I've been thinking about striving when I was younger and how important that seemed and still seems to my young adult kidlets and others who I observe.
I have been thinking about how now, much more important than striving seems to be acceptance. I guess acceptance and settling sound a lot alike to me. On the one hand there is the negative connotation of settling, as in settling for less than, etc. And then there is the positive connotation of settling, as in simply accepting things as they are and making the best of them.
Making the best of what I have, am, & the situations I find myself in; all this seems to be a part of the acceptance of this stage of my life.
And if I am honest with myself, there is still a little striving, but it is of a different nature than when I was growing a family, a household, a life, rather than now when I am merely licking the frosting off what I have created. I continue to strive in relationship to friends and family members for example.
I don't mean to sound old here and all used up (my gawd, I'm only 56.) I mean to sound happy at the onset of the "golden years" and the prospect of enjoying a lot of golden for a long time. I want to spend plenty of time licking that frosting as I spent plenty of time and energy making it. At times I wish there was a little more frosting, but I have watched people spending so much energy continuing to make frosting that they forget to enjoy what bit they already have.

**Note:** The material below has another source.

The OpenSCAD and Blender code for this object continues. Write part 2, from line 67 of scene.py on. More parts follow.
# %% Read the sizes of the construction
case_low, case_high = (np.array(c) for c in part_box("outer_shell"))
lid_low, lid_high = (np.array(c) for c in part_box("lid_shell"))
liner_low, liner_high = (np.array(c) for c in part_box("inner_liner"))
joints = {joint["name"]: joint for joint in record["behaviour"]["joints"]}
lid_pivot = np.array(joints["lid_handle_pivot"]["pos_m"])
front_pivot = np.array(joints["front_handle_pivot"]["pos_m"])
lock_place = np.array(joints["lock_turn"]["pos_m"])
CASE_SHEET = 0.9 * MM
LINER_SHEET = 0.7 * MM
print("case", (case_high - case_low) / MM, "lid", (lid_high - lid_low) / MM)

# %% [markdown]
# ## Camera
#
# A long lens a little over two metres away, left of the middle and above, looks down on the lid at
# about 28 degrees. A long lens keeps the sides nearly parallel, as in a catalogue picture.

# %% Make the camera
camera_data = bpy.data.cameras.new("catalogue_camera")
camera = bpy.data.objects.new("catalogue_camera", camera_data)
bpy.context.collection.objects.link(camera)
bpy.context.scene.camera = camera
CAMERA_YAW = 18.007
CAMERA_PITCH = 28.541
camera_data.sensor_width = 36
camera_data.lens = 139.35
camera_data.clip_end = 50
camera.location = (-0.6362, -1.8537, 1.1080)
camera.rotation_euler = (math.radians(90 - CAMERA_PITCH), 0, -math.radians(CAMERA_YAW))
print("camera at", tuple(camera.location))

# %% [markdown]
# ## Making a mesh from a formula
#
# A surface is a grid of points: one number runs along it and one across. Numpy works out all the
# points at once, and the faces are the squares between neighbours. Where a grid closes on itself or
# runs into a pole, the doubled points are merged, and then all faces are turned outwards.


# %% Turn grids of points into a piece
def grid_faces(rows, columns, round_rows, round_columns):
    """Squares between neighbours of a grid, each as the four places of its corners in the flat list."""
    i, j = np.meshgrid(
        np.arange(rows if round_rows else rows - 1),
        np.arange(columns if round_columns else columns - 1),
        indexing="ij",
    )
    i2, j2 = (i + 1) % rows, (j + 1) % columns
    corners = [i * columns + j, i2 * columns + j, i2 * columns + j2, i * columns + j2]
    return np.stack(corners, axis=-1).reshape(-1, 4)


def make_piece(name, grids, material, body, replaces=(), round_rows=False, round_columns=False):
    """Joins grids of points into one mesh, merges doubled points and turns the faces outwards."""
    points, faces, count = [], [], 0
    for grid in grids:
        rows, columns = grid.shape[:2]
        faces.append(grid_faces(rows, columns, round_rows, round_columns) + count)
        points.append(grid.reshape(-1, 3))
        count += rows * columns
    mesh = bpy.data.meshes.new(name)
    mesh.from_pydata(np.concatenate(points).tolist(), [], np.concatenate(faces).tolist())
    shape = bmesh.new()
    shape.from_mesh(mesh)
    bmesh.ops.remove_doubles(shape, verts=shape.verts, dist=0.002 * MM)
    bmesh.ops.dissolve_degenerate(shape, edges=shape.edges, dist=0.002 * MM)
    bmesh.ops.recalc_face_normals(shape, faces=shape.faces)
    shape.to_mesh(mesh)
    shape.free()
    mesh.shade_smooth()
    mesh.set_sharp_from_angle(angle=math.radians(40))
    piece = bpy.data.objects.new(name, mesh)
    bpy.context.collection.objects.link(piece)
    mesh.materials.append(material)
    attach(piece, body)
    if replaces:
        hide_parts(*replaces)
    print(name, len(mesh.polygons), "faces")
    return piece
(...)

SO, yes, "You get what you settle for," but only you can know when it it a positive to settle (time to lick the frosting) and when it is time to continue striving.

Now I'm going to go ahead and read the rest of your entry and the comments. I've only read the first three questions, and the last near the comment window. *chuckle*

Re: Settling is not all bad.

Now you've made me want CAKE. :D

Great answer and you are an inspiration!!

Re: Settling is not all bad.

With frosting I hope!

(Anonymous)

I really like this post - I've never had goals really - just projects, and you know, those suit me just fine. I'm pretty happy where I'm at right now even without those life goals.